There was a bill introduced in the Lok Sabha to make any changes or to make the existing law
relating to contempt more strong. This law was introduced by Shri B B Das Gupta on 1st of April
1960. The government after examining the bill discern the need for reform in the existing Act.
So, they made a special committee to look into the matter or inspect the existing Act. This
committee was set up in 1961, under the chairmanship of H.N. Sanyal which gives its report on
28th February, 1963. The report of this committee took the form of Contempt of Court Act,
1971. The procedure and application of enactment something that was done earlier by the
Contempt of Court Act of 1926 and 1952 was given several changes through the Contempt of
Court Act, 1971. This Act segregates the ‘Contempt of Court’ into criminal and civil contempt
with their definition respectively. This thing was not mentioned in the earlier existing courts.

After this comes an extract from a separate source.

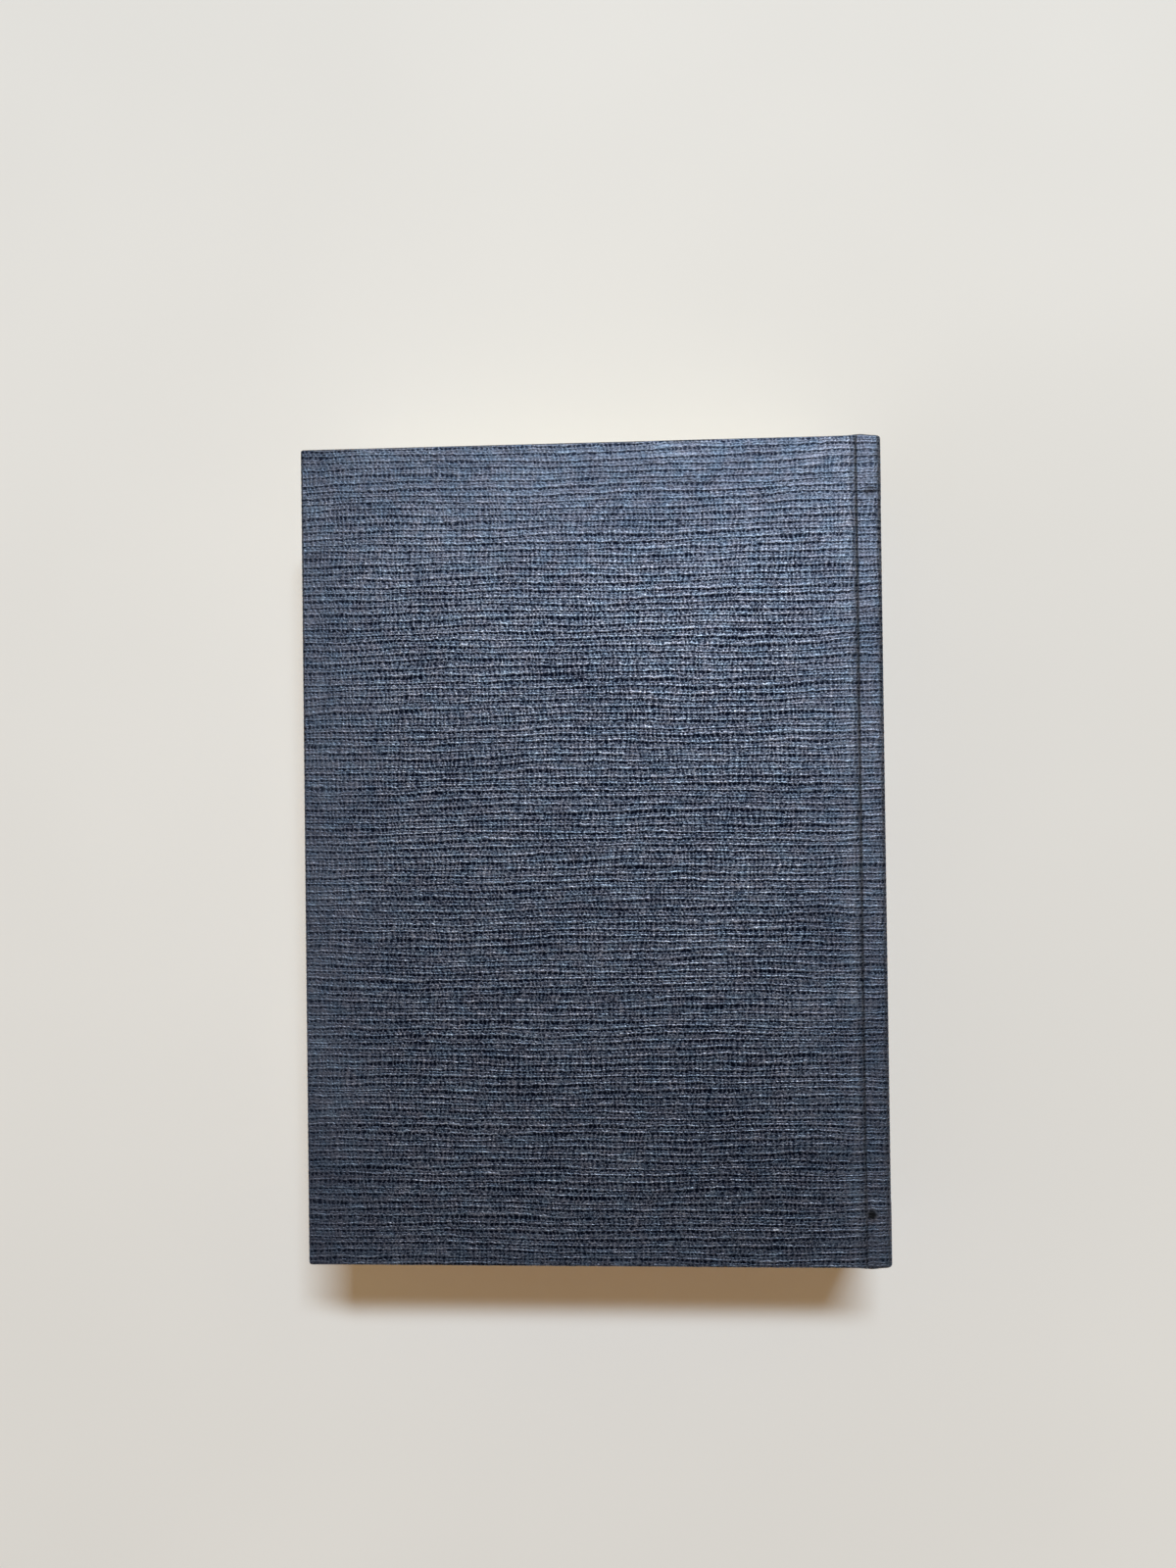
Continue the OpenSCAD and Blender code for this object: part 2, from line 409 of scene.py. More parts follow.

Now, let us know something about the Contempt of Court Act, 1971.
This Act extended to the whole of India and it has also provided that this Act shall not apply to
the state of Jammu and Kashmir except in certain conditions in which the provision of the Act is
connected to the Contempt of Supreme Court. Another thing is that this Act provides the
definition of Contempt of Court which has not been given by the earlier Act of Contempt of
Court. This Act under Section 2(a) defines Contempt of Court as ‘Civil Contempt’ and ‘Criminal
Contempt’. There is a case of Noorali Babul Thanewala v. K.M.M. Shetty [2] in which an
undertaking was given to a Court in civil proceedings by a person, on the faith that undertaking
was correct the Court sanctions a course of action in regard to that undertaking but the
undertaking seems to be incorrect. Hence, this was considered as misconduct and amount to
Contempt of Court. In this act there are several provisions given that it does not amount to
Contempt of Court. Although, these provisions have to be discussed later in this article some of
them you should know at this point in time. These are: (i) innocent publication of a matter or its
distribution does not amount to Contempt of Court. (ii) publishing of fair and accurate reports
of the Judicial proceedings does not amount to Contempt of Court. (iii) fair criticism on judicial
acts does not amount to Contempt of Court. Next, in this Act, the High Court has been given the
power to make decisions on the matter which is outside its jurisdiction. Punishment for
Contempt of Court has been given in this Act and also what type of misconduct not amount to
Contempt of Court has been given, how we can deal with that contempt has also been given.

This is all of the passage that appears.